Mr. Conway: -- the point surely has to be that we couldn’t believe the Treasurer on the basis of his 1976 statement and I want to know why or how I can take the Treasurer at his word now for those poor, beleaguered, downtrodden payers of the direct premiums? Why should they believe today any more than they did two years ago --
Mr. Warner: Vote against the government.
Mr. Conway: -- that the premiums they are forced to continue to pay at ever-increasing levels will be kept to no more than 34.7 per cent?
Interjections.
Mr. Deputy Speaker: Order, order. I wonder if the hon. member could look upward and to the left.

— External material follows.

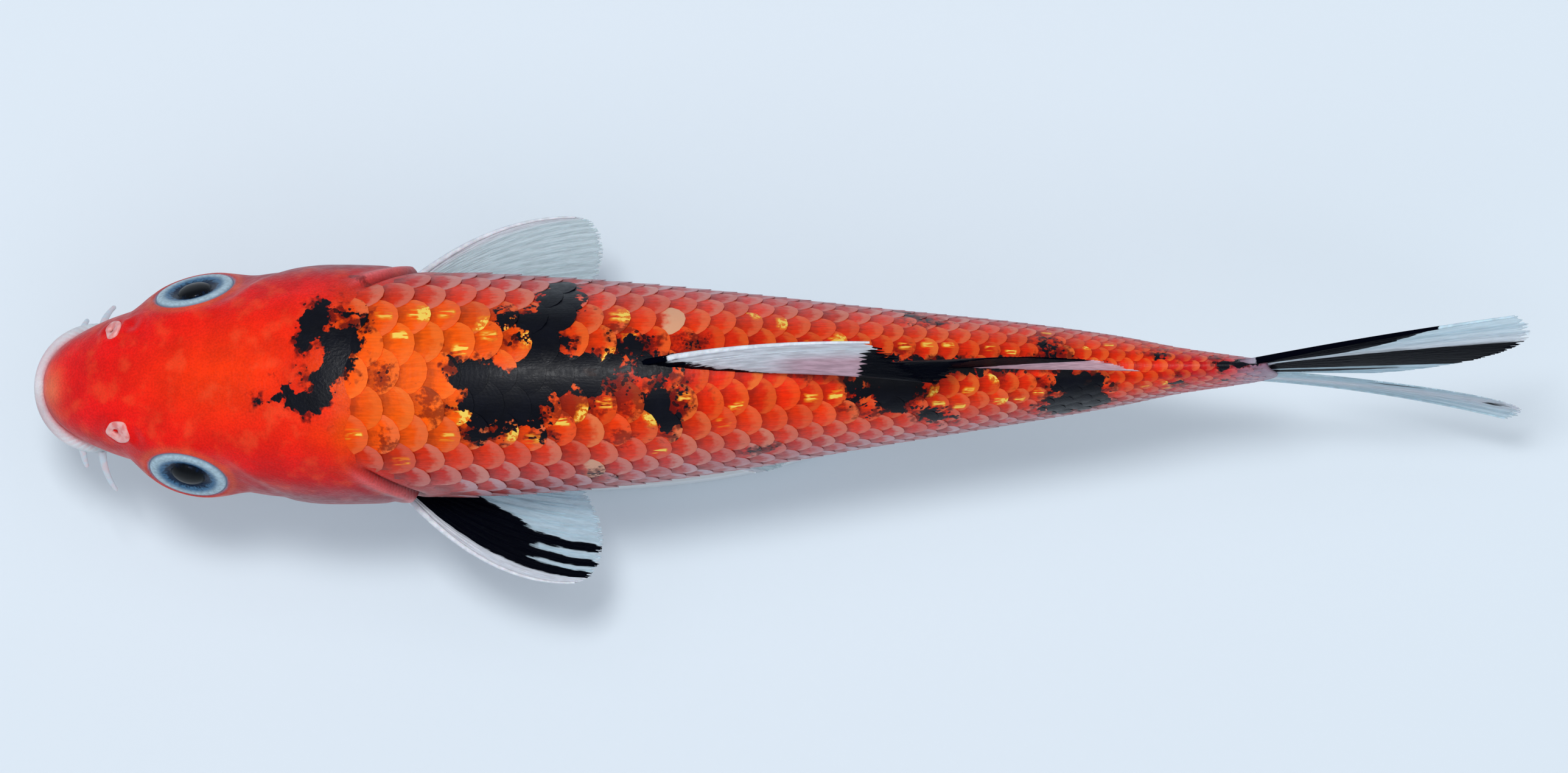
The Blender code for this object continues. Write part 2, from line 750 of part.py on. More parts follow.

Mr. Conway: Yes, Mr. Speaker.
Mr. Makarchuk: Look to the left anyway.
Mr. Conway: Mr. Speaker, I will happily conclude this portion of my remarks by saying that the Treasurer of this province is increasingly becoming the victim of the credibility-gap politics for which he is the supreme architect. He no longer is being believed by members of this assembly and maybe much more importantly by the people of Ontario, and I don’t think his cavalier, capricious kiss-off that “this is my latest thinking” is in any way, shape or form an acceptable answer to the people of this province who are being seriously and permanently affected by this kind of an increase.
Mr. Warner: Vote against the government.
Mr. Deputy Speaker: Order. Does the hon. member have any further comments? If so, he may adjourn the debate.
On motion by Mr. Conway, the debate was adjourned.
On motion by Hon. Mr. Maeck, the House adjourned at 10:30 p.m.